Task to carry out » Return all lines where the word "rigid" can be found.

Material to process »
•••

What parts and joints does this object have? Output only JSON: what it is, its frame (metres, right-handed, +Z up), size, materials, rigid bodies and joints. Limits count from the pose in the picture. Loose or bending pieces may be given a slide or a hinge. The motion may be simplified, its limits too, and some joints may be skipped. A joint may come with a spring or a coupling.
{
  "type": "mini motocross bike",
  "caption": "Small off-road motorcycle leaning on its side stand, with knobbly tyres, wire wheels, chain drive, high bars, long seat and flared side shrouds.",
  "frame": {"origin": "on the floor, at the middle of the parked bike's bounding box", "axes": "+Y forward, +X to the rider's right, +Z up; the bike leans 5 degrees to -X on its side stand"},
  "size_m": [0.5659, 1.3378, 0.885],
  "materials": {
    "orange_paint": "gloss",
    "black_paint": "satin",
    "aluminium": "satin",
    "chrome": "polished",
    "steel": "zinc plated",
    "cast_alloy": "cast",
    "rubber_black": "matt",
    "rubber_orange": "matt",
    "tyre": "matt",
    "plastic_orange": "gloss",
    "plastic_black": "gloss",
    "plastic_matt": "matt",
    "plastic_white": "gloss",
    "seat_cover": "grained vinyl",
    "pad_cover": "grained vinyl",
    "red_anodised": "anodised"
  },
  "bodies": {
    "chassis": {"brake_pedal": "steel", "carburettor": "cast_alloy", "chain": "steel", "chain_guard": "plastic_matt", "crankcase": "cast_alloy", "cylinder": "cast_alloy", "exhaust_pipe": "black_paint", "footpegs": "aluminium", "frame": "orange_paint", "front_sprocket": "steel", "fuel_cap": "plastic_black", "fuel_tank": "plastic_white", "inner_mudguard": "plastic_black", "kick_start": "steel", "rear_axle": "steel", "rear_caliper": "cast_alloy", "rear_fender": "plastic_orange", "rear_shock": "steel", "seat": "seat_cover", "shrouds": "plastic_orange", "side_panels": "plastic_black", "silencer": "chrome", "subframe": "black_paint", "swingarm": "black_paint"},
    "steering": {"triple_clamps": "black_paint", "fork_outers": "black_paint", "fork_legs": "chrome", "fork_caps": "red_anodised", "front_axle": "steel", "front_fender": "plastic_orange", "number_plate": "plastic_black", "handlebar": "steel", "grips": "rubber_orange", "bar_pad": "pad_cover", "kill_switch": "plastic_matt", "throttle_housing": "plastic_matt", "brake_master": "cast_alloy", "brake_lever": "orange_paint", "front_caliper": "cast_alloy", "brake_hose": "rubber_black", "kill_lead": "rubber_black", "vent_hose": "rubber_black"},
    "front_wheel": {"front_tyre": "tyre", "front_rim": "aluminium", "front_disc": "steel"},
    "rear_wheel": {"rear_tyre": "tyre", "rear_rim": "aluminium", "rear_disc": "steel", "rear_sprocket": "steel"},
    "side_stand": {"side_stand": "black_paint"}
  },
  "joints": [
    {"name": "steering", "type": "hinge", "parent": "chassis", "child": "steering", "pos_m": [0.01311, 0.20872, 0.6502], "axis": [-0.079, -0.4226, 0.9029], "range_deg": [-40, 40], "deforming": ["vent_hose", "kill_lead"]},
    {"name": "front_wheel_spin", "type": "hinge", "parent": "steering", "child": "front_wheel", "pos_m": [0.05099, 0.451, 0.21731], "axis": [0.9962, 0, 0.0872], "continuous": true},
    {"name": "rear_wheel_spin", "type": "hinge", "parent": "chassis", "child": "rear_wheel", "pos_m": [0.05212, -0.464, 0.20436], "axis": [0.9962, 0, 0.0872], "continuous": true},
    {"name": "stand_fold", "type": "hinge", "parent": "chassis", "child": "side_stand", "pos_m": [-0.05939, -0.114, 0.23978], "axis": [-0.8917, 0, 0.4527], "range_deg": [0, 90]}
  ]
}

•••

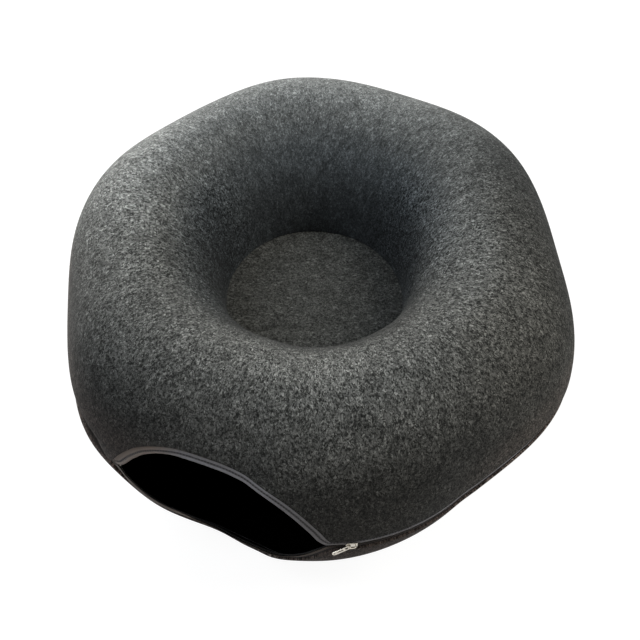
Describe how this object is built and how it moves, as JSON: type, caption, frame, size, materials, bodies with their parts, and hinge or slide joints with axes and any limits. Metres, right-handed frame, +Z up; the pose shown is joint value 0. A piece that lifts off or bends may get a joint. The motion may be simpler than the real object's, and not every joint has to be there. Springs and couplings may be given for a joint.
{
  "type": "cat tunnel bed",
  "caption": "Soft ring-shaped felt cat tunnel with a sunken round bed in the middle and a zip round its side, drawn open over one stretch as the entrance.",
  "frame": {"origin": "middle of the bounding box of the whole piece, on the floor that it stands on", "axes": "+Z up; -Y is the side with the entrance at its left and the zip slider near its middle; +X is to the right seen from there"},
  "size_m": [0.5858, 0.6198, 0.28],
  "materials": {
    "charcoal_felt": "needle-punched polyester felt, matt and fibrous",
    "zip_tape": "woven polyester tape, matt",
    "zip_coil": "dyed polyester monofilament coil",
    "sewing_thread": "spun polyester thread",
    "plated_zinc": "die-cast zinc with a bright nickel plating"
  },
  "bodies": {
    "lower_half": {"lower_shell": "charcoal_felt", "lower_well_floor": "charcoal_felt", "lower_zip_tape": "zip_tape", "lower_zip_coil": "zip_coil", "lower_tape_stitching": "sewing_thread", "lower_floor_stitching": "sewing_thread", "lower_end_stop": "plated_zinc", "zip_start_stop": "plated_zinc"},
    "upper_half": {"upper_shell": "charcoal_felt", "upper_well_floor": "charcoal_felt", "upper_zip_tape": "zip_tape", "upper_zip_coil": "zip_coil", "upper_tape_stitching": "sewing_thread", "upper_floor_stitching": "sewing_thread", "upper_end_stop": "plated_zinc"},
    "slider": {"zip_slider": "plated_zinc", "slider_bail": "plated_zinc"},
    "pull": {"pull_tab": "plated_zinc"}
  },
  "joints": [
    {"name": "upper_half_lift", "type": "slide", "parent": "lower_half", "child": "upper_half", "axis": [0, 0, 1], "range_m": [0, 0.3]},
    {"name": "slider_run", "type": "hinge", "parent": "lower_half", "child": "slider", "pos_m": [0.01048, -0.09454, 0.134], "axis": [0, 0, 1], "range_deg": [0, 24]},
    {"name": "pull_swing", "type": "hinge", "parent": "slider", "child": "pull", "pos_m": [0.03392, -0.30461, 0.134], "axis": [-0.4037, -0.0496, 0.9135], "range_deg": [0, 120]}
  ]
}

•••

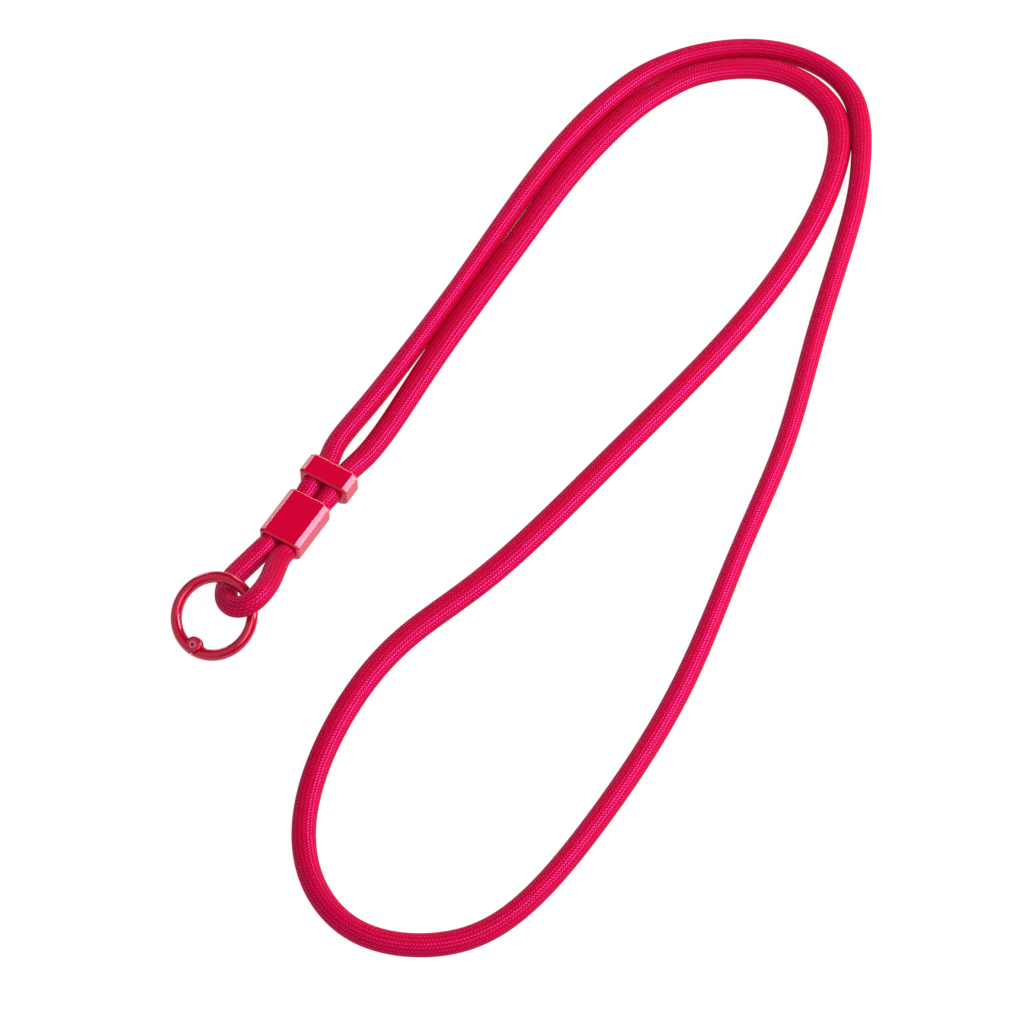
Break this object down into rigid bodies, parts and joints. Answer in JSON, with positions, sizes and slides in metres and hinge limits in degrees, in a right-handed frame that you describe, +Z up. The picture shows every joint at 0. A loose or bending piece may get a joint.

•••

Expected output »
What parts and joints does this object have? Output only JSON: what it is, its frame (metres, right-handed, +Z up), size, materials, rigid bodies and joints. Limits count from the pose in the picture. Loose or bending pieces may be given a slide or a hinge. The motion may be simplified, its limits too, and some joints may be skipped. A joint may come with a spring or a coupling.
Break this object down into rigid bodies, parts and joints. Answer in JSON, with positions, sizes and slides in metres and hinge limits in degrees, in a right-handed frame that you describe, +Z up. The picture shows every joint at 0. A loose or bending piece may get a joint.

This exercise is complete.